Saturday, October 27, 2018
#Metoo #TimesUP #OMG have you had enough of the hash tags yet? Lol some you readers and listeners are in the ‘know’ but for those who live a busy life I will give you the 411. On Soul City Blog Page.
Monday, September 3, 2018
Story and Photos by Shelah Moody
New Orleans loved Aretha Franklin. It is perhaps no coincidence that after the Queen of Soul’s transition was announced on major media outlets on the morning of August 16, torrential rains soaked Musicians Village in the 9th Ward and other parts of the city as if the universe were weeping. After the storm, there was calm.
In Pigeon Town, across the street from New Orleans jazz pianist Ellis Marsalis’ house, residents sat in their front yard and sang along to Franklin’s hits, “Respect,” “Natural Woman,” and “Jump to It,” which were played in heavy rotations on local radio stations.

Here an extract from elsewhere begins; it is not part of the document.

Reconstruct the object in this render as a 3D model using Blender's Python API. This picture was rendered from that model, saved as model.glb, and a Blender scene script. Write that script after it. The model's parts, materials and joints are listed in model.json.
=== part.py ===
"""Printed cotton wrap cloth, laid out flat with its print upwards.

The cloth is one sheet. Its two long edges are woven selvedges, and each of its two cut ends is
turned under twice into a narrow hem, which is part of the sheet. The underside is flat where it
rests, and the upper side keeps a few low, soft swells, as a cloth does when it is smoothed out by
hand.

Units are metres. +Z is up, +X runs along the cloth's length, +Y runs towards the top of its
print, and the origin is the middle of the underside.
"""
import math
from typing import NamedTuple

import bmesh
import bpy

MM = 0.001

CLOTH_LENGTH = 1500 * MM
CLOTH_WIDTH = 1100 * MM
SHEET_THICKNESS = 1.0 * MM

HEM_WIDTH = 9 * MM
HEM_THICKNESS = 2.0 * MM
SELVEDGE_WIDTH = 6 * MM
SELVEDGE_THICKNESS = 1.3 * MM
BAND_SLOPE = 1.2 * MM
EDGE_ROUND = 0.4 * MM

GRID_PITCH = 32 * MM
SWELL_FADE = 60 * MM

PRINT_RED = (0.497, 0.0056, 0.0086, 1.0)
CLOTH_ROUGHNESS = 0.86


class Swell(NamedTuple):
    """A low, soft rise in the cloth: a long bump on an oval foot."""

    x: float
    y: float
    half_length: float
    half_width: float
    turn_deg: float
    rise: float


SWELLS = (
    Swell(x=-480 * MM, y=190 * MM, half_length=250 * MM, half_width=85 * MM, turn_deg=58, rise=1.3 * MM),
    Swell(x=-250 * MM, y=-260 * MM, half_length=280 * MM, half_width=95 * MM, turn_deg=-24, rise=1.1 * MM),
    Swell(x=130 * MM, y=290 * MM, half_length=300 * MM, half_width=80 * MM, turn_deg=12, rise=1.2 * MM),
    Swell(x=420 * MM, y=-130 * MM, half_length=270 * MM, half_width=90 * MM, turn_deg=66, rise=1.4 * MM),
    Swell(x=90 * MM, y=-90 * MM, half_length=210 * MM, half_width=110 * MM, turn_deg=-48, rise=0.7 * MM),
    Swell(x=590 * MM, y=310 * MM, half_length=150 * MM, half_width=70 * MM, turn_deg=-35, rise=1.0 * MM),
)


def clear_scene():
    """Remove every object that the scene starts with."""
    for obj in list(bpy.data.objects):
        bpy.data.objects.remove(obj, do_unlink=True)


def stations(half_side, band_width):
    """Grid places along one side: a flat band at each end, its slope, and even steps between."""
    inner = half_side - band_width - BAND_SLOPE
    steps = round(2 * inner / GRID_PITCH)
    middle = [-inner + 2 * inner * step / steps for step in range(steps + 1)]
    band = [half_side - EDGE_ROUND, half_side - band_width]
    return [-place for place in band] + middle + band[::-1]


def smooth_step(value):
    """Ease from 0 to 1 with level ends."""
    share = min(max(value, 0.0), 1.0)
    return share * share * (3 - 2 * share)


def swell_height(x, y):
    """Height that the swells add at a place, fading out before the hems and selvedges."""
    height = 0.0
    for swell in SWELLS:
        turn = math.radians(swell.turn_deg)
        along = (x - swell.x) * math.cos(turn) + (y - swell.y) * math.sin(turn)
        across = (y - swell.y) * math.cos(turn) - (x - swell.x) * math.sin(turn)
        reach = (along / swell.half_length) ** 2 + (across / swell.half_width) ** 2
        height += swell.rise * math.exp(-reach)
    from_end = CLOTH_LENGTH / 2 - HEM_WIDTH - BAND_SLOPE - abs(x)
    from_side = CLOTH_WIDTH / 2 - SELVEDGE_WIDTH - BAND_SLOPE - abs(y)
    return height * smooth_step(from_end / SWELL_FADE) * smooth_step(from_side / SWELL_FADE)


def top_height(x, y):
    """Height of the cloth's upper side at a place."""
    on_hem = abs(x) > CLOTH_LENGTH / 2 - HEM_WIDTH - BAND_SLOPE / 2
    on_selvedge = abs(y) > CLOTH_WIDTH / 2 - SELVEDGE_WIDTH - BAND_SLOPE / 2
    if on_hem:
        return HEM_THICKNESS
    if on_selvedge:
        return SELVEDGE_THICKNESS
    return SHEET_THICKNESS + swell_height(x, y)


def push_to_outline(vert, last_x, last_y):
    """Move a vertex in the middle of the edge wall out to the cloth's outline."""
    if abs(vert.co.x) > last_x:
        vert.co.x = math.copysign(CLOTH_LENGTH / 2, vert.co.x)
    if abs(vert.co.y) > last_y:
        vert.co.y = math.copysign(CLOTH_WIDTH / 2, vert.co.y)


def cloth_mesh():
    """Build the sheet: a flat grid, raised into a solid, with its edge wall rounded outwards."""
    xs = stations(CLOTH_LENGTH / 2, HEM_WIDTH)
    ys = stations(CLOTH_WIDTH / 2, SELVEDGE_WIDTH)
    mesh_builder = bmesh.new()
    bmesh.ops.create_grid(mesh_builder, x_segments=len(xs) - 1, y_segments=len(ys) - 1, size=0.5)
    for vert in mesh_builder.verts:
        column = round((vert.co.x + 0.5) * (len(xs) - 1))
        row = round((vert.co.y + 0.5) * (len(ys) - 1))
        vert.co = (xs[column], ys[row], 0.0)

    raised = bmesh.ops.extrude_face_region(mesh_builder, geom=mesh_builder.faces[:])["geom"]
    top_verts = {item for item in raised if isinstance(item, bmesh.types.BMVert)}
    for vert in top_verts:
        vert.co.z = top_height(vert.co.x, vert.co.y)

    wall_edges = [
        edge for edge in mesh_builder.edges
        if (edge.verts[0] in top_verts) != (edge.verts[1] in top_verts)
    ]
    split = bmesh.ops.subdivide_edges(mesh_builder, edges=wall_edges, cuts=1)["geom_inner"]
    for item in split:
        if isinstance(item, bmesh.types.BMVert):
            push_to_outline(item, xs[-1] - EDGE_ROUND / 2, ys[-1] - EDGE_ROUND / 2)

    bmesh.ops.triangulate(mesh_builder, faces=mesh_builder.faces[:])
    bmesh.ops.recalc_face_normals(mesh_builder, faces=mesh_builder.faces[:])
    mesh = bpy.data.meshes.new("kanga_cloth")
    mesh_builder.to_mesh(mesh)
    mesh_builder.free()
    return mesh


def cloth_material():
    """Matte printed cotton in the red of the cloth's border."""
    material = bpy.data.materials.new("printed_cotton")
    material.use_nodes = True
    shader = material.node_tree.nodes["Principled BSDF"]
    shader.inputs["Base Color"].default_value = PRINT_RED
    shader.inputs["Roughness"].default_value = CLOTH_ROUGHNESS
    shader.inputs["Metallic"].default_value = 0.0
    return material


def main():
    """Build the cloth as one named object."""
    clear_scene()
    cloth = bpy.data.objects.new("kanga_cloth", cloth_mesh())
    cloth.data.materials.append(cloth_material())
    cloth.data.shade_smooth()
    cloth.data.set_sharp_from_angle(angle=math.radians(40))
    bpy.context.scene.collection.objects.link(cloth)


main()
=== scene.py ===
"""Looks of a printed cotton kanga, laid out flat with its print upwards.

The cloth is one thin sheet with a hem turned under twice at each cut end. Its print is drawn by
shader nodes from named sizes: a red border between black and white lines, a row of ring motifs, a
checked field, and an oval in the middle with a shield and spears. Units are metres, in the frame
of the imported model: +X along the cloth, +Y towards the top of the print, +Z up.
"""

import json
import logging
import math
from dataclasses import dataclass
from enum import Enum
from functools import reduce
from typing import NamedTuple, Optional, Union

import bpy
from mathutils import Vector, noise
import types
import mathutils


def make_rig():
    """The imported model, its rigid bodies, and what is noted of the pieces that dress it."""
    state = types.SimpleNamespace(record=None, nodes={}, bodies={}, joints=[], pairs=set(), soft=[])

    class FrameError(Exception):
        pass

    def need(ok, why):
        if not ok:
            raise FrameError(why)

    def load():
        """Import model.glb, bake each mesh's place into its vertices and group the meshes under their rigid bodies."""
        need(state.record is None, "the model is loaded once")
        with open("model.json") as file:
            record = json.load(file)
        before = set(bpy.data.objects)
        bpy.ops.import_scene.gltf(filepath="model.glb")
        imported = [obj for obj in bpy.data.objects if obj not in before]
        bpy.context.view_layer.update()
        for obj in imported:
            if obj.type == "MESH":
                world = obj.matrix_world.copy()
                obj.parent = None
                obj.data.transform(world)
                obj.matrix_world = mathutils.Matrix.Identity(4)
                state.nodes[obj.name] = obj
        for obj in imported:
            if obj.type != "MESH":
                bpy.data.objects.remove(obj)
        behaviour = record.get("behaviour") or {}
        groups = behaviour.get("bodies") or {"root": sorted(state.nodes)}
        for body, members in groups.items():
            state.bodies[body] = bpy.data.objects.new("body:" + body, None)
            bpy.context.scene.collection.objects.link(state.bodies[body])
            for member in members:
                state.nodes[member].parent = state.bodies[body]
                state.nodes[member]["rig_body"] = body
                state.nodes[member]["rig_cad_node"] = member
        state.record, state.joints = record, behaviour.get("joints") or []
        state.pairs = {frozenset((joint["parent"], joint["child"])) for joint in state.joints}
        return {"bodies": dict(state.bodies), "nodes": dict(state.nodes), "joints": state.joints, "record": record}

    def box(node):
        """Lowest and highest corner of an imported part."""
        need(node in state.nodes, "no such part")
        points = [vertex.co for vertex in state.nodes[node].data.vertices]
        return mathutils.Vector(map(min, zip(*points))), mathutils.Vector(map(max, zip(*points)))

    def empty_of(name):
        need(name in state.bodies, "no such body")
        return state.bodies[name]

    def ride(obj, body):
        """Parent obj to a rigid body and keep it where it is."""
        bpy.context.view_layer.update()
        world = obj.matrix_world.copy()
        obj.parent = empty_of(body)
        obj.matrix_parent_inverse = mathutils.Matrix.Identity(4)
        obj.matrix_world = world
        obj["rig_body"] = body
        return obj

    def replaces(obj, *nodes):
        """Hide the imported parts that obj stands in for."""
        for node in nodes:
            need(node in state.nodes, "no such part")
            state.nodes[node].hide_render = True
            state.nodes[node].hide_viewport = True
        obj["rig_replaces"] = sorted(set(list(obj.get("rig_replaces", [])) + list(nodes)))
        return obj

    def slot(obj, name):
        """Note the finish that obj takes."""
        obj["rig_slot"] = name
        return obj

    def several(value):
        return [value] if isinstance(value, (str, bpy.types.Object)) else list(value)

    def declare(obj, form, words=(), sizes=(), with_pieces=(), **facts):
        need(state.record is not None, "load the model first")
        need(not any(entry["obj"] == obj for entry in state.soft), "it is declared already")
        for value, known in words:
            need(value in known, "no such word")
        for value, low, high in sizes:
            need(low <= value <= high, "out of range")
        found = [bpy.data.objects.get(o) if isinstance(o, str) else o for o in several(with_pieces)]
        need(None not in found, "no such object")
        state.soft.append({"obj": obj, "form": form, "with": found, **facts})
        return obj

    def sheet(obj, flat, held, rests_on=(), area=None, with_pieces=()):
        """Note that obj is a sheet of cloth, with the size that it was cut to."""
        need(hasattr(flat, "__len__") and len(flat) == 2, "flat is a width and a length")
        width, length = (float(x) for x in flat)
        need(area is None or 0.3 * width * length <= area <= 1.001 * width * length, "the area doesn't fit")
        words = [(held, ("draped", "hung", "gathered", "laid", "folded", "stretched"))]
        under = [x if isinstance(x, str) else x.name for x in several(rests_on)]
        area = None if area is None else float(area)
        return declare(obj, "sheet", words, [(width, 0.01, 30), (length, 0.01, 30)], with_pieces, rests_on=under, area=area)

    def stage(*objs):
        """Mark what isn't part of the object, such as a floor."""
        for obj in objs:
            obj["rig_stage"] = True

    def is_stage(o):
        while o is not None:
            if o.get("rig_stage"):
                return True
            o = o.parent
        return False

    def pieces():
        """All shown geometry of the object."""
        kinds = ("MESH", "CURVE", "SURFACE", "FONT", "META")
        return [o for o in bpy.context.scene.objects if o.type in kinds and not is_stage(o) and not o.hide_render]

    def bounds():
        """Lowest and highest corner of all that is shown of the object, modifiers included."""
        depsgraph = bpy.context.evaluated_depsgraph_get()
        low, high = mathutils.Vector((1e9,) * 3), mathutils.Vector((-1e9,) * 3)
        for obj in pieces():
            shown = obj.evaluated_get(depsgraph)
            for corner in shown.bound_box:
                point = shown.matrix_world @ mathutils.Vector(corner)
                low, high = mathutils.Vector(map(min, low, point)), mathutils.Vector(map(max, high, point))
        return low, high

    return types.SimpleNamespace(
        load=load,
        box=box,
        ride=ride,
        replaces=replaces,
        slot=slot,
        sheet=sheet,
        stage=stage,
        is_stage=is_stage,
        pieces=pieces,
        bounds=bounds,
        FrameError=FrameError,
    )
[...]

As the city mourned and celebrated Aretha Franklin, I collected stories and memories from New Orleans musicians about the Grammy-winning music legend’s influence on Crescent City.

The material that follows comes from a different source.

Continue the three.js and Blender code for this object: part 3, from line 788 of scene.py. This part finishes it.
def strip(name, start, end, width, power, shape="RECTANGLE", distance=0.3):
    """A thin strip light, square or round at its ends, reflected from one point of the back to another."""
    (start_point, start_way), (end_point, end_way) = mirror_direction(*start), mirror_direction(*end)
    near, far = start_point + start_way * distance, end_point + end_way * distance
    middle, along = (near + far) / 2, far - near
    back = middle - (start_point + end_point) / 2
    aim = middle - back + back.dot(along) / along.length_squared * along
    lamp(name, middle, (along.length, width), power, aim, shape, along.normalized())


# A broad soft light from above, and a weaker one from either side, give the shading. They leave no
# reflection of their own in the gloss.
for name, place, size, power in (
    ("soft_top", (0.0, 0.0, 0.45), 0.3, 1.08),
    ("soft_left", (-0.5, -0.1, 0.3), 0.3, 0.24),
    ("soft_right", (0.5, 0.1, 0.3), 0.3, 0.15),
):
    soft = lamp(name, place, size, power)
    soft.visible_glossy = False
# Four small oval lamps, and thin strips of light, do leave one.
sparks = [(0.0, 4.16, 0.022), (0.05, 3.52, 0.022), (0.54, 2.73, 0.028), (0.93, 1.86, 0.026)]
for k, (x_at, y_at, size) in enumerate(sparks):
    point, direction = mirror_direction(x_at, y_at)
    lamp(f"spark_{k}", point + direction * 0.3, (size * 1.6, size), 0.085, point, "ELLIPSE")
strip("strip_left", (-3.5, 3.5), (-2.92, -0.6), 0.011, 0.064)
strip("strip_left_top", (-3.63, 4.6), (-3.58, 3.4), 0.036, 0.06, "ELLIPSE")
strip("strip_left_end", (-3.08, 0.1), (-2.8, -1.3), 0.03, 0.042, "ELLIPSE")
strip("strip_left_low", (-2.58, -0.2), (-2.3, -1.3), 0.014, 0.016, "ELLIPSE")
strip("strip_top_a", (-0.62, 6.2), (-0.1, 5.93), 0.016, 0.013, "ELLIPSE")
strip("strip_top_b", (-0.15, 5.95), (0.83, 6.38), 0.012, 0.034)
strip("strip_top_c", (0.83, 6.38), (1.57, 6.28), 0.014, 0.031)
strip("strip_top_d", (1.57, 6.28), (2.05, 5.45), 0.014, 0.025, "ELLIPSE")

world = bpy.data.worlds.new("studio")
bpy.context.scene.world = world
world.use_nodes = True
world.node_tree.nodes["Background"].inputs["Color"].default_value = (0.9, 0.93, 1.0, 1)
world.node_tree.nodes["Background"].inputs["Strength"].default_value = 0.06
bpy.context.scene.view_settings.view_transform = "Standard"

Who could be better to speak on Aretha Franklin’s impact than Dr. Brice Miller, trumpeter, vocalist and Director of the Mayor’s Office of Cultural Economy? I caught up with Miller after his Wednesday night gig with Delfeayo Marsalis and the Uptown Jazz Orchestra at Snug Harbor Jazz Bistro in Frenchmen Street.

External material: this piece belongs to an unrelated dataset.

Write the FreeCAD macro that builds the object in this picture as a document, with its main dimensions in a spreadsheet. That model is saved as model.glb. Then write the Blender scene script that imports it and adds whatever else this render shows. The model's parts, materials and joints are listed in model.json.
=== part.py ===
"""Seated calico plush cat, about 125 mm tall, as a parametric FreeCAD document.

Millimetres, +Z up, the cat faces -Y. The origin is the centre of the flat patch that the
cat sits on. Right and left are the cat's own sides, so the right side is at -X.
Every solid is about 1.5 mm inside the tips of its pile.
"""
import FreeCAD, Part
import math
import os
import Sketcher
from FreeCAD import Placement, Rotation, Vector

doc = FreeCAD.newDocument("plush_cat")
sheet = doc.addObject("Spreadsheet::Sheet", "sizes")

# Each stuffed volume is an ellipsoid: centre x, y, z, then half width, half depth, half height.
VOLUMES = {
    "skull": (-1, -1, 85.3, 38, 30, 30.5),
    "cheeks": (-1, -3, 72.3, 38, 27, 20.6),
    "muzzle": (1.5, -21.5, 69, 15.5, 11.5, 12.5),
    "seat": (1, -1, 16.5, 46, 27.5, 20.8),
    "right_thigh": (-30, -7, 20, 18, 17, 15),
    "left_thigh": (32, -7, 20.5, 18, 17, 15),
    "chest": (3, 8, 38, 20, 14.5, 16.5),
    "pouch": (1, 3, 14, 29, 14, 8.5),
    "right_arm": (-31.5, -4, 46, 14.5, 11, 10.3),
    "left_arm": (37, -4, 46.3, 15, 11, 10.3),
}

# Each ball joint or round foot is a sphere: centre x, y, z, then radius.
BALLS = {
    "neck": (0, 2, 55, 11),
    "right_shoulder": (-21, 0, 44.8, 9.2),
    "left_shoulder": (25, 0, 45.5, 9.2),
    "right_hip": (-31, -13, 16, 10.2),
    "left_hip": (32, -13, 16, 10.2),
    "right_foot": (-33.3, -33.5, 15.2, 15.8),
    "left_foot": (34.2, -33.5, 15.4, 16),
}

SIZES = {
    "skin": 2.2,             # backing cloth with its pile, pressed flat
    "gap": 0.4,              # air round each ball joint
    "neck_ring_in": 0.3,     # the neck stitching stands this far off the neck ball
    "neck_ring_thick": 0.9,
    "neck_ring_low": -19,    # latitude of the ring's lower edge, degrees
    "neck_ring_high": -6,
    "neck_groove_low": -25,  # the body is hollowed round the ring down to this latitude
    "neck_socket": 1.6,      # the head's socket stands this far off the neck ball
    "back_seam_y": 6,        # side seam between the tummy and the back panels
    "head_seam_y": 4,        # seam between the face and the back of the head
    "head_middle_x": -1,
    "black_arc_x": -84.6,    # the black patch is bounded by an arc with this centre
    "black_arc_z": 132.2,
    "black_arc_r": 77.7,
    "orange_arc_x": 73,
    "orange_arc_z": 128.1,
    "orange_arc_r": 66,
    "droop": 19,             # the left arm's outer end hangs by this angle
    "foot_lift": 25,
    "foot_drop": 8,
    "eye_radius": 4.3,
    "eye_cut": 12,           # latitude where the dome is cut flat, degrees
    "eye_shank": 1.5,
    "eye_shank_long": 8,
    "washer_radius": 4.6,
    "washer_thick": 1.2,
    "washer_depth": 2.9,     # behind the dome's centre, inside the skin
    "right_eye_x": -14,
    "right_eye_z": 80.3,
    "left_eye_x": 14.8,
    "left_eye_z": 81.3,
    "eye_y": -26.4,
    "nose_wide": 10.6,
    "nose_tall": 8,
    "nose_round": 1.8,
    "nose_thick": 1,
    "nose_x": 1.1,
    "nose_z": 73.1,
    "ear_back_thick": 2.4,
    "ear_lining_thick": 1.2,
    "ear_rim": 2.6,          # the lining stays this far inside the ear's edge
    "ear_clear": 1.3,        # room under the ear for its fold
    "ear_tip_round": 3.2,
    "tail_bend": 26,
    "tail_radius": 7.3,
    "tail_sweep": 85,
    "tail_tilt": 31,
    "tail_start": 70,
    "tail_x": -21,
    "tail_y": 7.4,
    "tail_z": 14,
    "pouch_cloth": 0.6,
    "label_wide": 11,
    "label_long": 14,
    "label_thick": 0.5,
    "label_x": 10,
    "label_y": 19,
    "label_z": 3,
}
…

“New Orleans is known as the birthplace of jazz, but it is also the birthplace o R&B, the birthplace of funk; and there’s this great gospel vibe here,” said Miller.
“Aretha Franklin was all of those things. She was multi-disciplined when it came to music. New Orleans is all of those things. Aretha Franklin represented the heart and soul of black Americana, of Black American music. She was borderless. That’s what New Orleans is; our music is borderless. It’s a gumbo. Aretha Franklin represented that. For someone of her caliber, there will be street celebrations and second lines. New Orleans is one of the most African Cities in America. We love our blackness. We celebrate our blackness. We appreciate our blackness. We cultivate our blackness. From the time her death was announced, there was an impromptu second line that took place under the Claiborne Avenue bridge in the Treme neighborhood. There have been smaller, impromptu parades and second lines since then. That’s how we do it. With the expansion of public art, both permitted and not permitted, in graffiti around the city, I can only imagine someone wanting to showcase their artwork by paying tribute to someone of Aretha’s caliber.”
Renown saxophonist Roger Lewis, aka the Dirty Ole Man, made jazz and R&B history as a member of Fats Domino’s band and a member of the Dirty Dozen Brass Band. Lewis, who also performs with the Uptown Jazz Orchestra on Wednesday nights, said he received word via his Facebook account that a mural on a building in New Orleans was being painted in honor of Aretha Franklin.
“Aretha Franklin was one of the greatest female artists we’ve ever had,” said Lewis. “She will be missed. As a matter of fact, I ‘ve been listening to Aretha Franklin all week. How are you gonna improve on greatness? I never had the privilege of meeting Aretha. I wish I had. New Orleans was crazy about Aretha Franklin.”
Delfeayo Marsalis Maurice Trosclair
Trombonist Maurice “Big Meaux” Trosclair, also a member of the Uptown Jazz Orchestra reflected on Franklin’s legacy.
“As a musician, I feel that we’ve lost a really great role model for female vocalists because she pretty much set the standard for so many years. So many hits. So many great, great songs. It is truly a great loss for the music community and the world. Over the years, I’ve played with pop bands in New Orleans, many of which have had female vocalists. Not many could do it like Aretha Franklin, but many have tried to emulate her style.”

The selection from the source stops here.